Mark Kassof wrote about some interesting research where he concluded that Pandora “is not just about radio.”

Of course Pandora “isn’t just about radio,” but nor is radio “just about radio.”

Is it “about radio” when your station monetizes a daily deals platform?  Is it “about radio” when local events turn a profit for your brand?  Is it “about radio” when you are monetizing your streams or videos or other digital content elements that live in on a platform other than “radio.”

In fact, it’s never “about radio.”  It’s always about consumers and your clients and how to gather them in each other’s presence and in the presence of your brand.

The notion that, as Kassof explains, “Pandora listening is not all at terrestrial radio’s expense!  It could be time listening to iPods, CDs, Sirius/XM, etc.” should surprise no one, but nor should it cheer you.  Since – unlike iPods and CDs and SiriusXM – your local clients can advertise on Pandora, thus it is competitive with your brands in ways that iPods and CD’s and SiriusXM are not.

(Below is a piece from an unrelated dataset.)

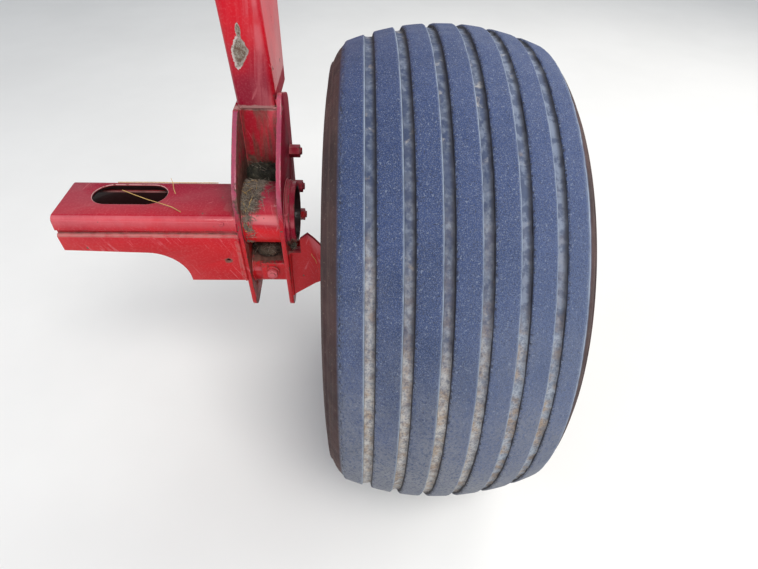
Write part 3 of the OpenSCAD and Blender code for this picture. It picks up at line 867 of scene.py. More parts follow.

How much of the usage Pandora steals from radio consumers is enough? How much is too much? And how much should you sigh in relief when you hear that Pandora users might consider a CD as a second choice when presented with the extraordinarily hypothetical scenario that “the site is down,” when radio consumers are very likely to do the same thing under a similar far-out scenario?

Kassof goes on:

What piqued my curiosity about Pandora is the fact it doesn’t show up as a radio station in our research. When we ask listeners which stations they’ve listened to in the past week, they never mention Pandora! In contrast, many mention Sirius/XM as a “radio station.”

It’s all about how you ask the question.  Indeed, Pandora absolutely, positively shows up in my research alongside radio stations – although not as often as SiriusXM.  And this is particularly true in the larger markets, as my clients have seen firsthand.  And if you have any doubts just ask your consumers.

Besides, what constitutes a “radio station” is irrelevant.  What matters is where consumers go for content that substitutes for the time they would otherwise spend with “radio,” what the scale of that usage is, and whether or not that destination may be supported by advertisers, locally and/or nationally. Pandora scores on all three measures.

We need to always remember that while Pandora and others can encroach on radio’s turf, radio can likewise creep onto the turf of every other media company in every other corner of our markets.  That is radio’s long-term advantage – using the power of our megaphone to link consumers and clients throughout our markets no matter what platform they want to play together on.

And it all begins with seeing the world as it is, not as it used to be.